- **Supplied material**
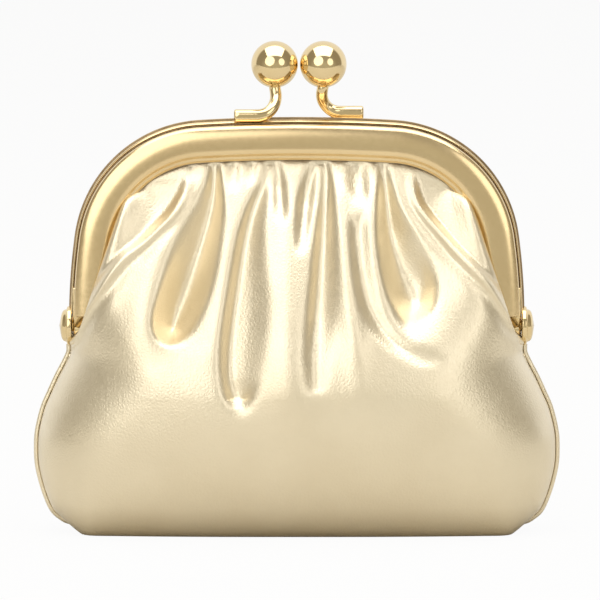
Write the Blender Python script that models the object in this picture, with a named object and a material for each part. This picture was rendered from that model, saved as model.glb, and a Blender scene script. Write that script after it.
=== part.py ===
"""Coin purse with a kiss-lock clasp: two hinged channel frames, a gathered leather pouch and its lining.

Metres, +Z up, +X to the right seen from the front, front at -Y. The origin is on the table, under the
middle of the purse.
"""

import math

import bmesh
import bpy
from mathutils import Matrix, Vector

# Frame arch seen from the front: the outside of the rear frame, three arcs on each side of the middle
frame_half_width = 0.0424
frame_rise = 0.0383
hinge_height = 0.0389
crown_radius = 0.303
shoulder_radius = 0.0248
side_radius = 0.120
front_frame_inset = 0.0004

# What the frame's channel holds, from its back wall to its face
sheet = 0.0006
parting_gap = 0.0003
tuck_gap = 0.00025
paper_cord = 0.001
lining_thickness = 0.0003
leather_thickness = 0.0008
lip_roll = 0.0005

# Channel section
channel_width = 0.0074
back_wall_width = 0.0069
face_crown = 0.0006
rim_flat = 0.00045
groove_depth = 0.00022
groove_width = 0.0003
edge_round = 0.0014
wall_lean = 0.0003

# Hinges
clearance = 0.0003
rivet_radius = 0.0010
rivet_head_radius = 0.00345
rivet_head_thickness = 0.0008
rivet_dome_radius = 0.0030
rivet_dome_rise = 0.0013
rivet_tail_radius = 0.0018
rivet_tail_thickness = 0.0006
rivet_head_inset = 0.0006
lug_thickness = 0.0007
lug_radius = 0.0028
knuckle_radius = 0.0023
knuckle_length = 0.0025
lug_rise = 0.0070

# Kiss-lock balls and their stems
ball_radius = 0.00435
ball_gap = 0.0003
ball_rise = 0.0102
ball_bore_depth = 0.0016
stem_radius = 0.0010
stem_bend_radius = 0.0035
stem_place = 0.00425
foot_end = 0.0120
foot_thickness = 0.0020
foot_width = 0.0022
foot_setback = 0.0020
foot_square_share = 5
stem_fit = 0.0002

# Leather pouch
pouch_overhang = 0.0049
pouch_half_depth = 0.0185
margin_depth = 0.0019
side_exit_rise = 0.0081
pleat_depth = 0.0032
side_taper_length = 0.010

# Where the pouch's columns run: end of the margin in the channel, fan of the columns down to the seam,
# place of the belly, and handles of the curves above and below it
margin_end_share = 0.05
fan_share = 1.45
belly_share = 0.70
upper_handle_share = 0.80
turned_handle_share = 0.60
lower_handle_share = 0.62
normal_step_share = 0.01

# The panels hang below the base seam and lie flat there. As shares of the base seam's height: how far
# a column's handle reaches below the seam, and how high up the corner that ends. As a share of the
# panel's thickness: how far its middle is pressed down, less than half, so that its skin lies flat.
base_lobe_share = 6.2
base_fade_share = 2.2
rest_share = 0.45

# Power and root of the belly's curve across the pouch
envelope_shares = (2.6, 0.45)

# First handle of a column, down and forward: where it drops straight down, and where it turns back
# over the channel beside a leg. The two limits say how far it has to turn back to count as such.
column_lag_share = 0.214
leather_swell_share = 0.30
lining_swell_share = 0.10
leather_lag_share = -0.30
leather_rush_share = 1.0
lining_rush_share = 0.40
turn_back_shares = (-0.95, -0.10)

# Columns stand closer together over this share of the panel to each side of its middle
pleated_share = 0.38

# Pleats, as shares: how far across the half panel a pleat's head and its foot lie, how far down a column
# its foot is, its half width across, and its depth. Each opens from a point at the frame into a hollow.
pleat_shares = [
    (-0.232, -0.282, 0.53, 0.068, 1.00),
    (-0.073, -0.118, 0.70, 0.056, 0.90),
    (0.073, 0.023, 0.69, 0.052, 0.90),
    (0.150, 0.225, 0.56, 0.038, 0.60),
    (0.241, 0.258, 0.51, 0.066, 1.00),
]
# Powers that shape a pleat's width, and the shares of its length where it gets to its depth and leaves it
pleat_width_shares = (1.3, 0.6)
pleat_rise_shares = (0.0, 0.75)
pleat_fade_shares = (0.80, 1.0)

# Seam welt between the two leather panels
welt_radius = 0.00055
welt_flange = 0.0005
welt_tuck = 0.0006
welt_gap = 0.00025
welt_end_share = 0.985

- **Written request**
From the top of the listing above, restate each line word for word up to and including the line with "side_taper_length = 0.010"; add nothing else.

- **Full output**
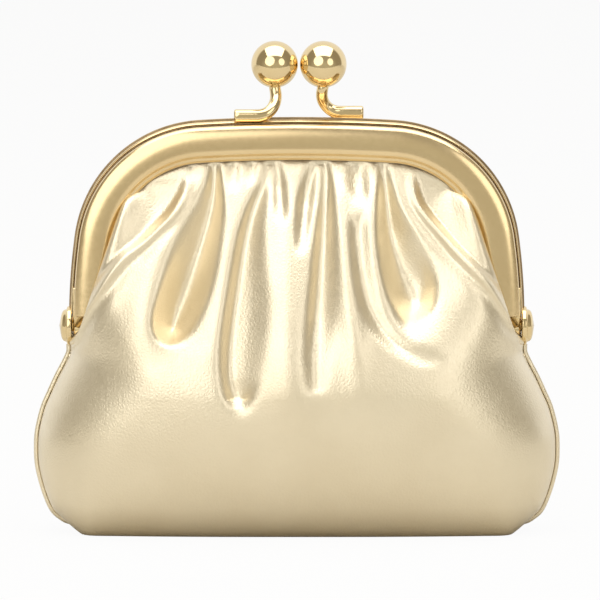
Write the Blender Python script that models the object in this picture, with a named object and a material for each part. This picture was rendered from that model, saved as model.glb, and a Blender scene script. Write that script after it.
=== part.py ===
"""Coin purse with a kiss-lock clasp: two hinged channel frames, a gathered leather pouch and its lining.

Metres, +Z up, +X to the right seen from the front, front at -Y. The origin is on the table, under the
middle of the purse.
"""

import math

import bmesh
import bpy
from mathutils import Matrix, Vector

# Frame arch seen from the front: the outside of the rear frame, three arcs on each side of the middle
frame_half_width = 0.0424
frame_rise = 0.0383
hinge_height = 0.0389
crown_radius = 0.303
shoulder_radius = 0.0248
side_radius = 0.120
front_frame_inset = 0.0004

# What the frame's channel holds, from its back wall to its face
sheet = 0.0006
parting_gap = 0.0003
tuck_gap = 0.00025
paper_cord = 0.001
lining_thickness = 0.0003
leather_thickness = 0.0008
lip_roll = 0.0005

# Channel section
channel_width = 0.0074
back_wall_width = 0.0069
face_crown = 0.0006
rim_flat = 0.00045
groove_depth = 0.00022
groove_width = 0.0003
edge_round = 0.0014
wall_lean = 0.0003

# Hinges
clearance = 0.0003
rivet_radius = 0.0010
rivet_head_radius = 0.00345
rivet_head_thickness = 0.0008
rivet_dome_radius = 0.0030
rivet_dome_rise = 0.0013
rivet_tail_radius = 0.0018
rivet_tail_thickness = 0.0006
rivet_head_inset = 0.0006
lug_thickness = 0.0007
lug_radius = 0.0028
knuckle_radius = 0.0023
knuckle_length = 0.0025
lug_rise = 0.0070

# Kiss-lock balls and their stems
ball_radius = 0.00435
ball_gap = 0.0003
ball_rise = 0.0102
ball_bore_depth = 0.0016
stem_radius = 0.0010
stem_bend_radius = 0.0035
stem_place = 0.00425
foot_end = 0.0120
foot_thickness = 0.0020
foot_width = 0.0022
foot_setback = 0.0020
foot_square_share = 5
stem_fit = 0.0002

# Leather pouch
pouch_overhang = 0.0049
pouch_half_depth = 0.0185
margin_depth = 0.0019
side_exit_rise = 0.0081
pleat_depth = 0.0032
side_taper_length = 0.010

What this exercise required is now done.